* Begin INPUT RECORDS *
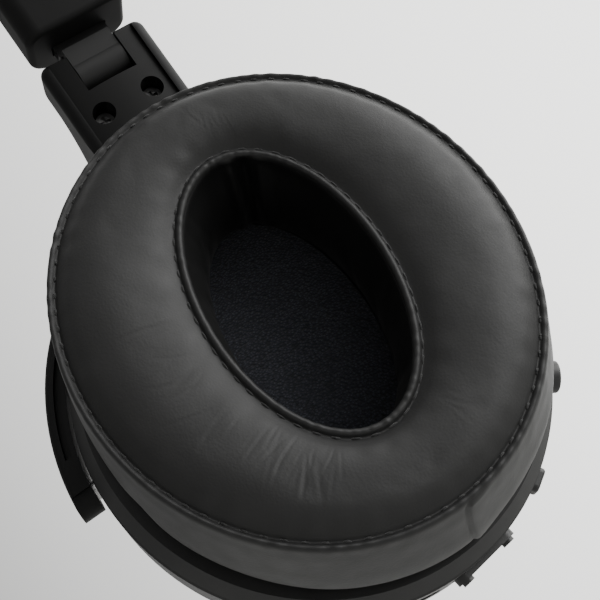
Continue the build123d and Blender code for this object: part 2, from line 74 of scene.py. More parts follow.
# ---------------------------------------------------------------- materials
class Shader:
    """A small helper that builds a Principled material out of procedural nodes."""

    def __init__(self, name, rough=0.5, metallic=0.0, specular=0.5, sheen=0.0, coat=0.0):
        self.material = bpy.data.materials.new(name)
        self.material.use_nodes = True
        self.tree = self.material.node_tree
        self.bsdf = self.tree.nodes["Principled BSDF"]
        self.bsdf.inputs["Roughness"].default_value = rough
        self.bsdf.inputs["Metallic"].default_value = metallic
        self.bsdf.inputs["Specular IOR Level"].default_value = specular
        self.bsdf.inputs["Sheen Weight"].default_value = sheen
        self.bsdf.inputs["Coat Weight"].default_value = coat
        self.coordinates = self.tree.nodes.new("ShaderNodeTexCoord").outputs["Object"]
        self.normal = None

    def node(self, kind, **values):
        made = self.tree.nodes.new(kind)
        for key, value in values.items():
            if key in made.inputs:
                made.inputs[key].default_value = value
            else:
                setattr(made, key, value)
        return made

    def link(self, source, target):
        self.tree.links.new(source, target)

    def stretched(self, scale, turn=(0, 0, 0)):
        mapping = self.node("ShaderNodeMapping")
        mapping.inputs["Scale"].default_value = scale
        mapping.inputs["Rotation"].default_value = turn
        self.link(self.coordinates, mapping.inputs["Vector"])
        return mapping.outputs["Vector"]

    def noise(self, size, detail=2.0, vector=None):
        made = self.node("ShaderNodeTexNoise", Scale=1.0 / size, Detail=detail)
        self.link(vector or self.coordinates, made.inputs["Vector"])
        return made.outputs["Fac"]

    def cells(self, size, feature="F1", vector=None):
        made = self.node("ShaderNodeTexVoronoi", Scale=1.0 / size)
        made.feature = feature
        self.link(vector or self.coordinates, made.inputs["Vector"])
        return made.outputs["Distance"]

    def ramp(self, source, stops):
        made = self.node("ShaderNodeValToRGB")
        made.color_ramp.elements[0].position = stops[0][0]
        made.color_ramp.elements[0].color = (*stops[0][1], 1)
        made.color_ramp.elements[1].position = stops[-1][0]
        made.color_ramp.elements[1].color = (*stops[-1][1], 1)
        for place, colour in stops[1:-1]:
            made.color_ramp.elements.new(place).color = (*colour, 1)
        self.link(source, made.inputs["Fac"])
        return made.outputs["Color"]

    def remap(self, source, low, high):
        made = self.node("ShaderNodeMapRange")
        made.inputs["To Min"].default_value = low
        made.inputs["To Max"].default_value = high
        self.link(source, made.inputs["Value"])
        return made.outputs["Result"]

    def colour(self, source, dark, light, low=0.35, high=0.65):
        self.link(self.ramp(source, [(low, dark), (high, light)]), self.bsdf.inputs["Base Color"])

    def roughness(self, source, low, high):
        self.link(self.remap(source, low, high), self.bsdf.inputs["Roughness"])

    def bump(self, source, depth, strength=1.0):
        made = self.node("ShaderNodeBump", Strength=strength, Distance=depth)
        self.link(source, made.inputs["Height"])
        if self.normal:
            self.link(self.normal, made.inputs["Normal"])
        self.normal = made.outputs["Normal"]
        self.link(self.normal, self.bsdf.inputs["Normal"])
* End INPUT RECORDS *
* Begin INPUT RECORDS *
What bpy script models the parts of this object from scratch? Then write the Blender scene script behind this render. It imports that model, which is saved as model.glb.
* End INPUT RECORDS *
** WRITTEN INSTRUCTION **
From the listing above, output exactly the run of lines that starts with the line containing "Continue the build123d" and ends with the line containing "small helper that".

** TASK RESULT **
Continue the build123d and Blender code for this object: part 2, from line 74 of scene.py. More parts follow.
# ---------------------------------------------------------------- materials
class Shader:
    """A small helper that builds a Principled material out of procedural nodes."""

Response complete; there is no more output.